_Exercise aim_
In the data below, find every line with the string "scene" and pull it out.

_Data block_
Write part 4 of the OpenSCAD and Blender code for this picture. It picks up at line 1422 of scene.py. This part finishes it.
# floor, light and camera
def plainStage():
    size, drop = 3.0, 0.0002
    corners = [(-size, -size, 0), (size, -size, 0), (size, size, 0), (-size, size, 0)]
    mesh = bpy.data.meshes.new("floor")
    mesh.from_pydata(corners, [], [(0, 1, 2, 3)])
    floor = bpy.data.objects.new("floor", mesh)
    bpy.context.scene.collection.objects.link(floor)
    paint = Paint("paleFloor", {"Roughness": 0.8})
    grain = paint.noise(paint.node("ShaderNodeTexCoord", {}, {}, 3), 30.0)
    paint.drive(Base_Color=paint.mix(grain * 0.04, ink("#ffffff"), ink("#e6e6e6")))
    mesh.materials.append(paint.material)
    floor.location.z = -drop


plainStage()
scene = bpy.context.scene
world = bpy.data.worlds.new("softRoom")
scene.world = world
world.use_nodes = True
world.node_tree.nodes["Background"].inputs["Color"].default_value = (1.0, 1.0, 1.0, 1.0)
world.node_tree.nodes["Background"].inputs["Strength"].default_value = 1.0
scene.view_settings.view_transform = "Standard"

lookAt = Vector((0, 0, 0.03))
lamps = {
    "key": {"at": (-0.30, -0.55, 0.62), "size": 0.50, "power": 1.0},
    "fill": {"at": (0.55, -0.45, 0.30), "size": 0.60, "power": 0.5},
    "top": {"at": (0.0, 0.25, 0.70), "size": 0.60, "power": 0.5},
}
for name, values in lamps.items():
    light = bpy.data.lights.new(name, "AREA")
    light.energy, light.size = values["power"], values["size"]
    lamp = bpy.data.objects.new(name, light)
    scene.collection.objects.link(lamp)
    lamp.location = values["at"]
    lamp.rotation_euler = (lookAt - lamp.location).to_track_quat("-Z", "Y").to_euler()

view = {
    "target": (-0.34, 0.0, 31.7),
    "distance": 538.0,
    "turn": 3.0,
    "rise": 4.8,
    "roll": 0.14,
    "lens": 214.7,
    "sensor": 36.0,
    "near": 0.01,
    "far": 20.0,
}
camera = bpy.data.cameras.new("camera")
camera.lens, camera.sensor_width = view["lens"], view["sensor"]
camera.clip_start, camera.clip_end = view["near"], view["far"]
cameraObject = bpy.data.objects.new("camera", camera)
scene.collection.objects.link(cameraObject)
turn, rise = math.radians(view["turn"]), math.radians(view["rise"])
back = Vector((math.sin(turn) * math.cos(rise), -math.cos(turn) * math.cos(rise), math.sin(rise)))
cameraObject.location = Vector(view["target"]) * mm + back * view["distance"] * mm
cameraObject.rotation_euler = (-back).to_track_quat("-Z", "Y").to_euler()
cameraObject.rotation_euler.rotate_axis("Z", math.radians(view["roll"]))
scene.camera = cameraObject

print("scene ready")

_Full output_
Write part 4 of the OpenSCAD and Blender code for this picture. It picks up at line 1422 of scene.py. This part finishes it.
    bpy.context.scene.collection.objects.link(floor)
scene = bpy.context.scene
scene.world = world
scene.view_settings.view_transform = "Standard"
    scene.collection.objects.link(lamp)
scene.collection.objects.link(cameraObject)
scene.camera = cameraObject
print("scene ready")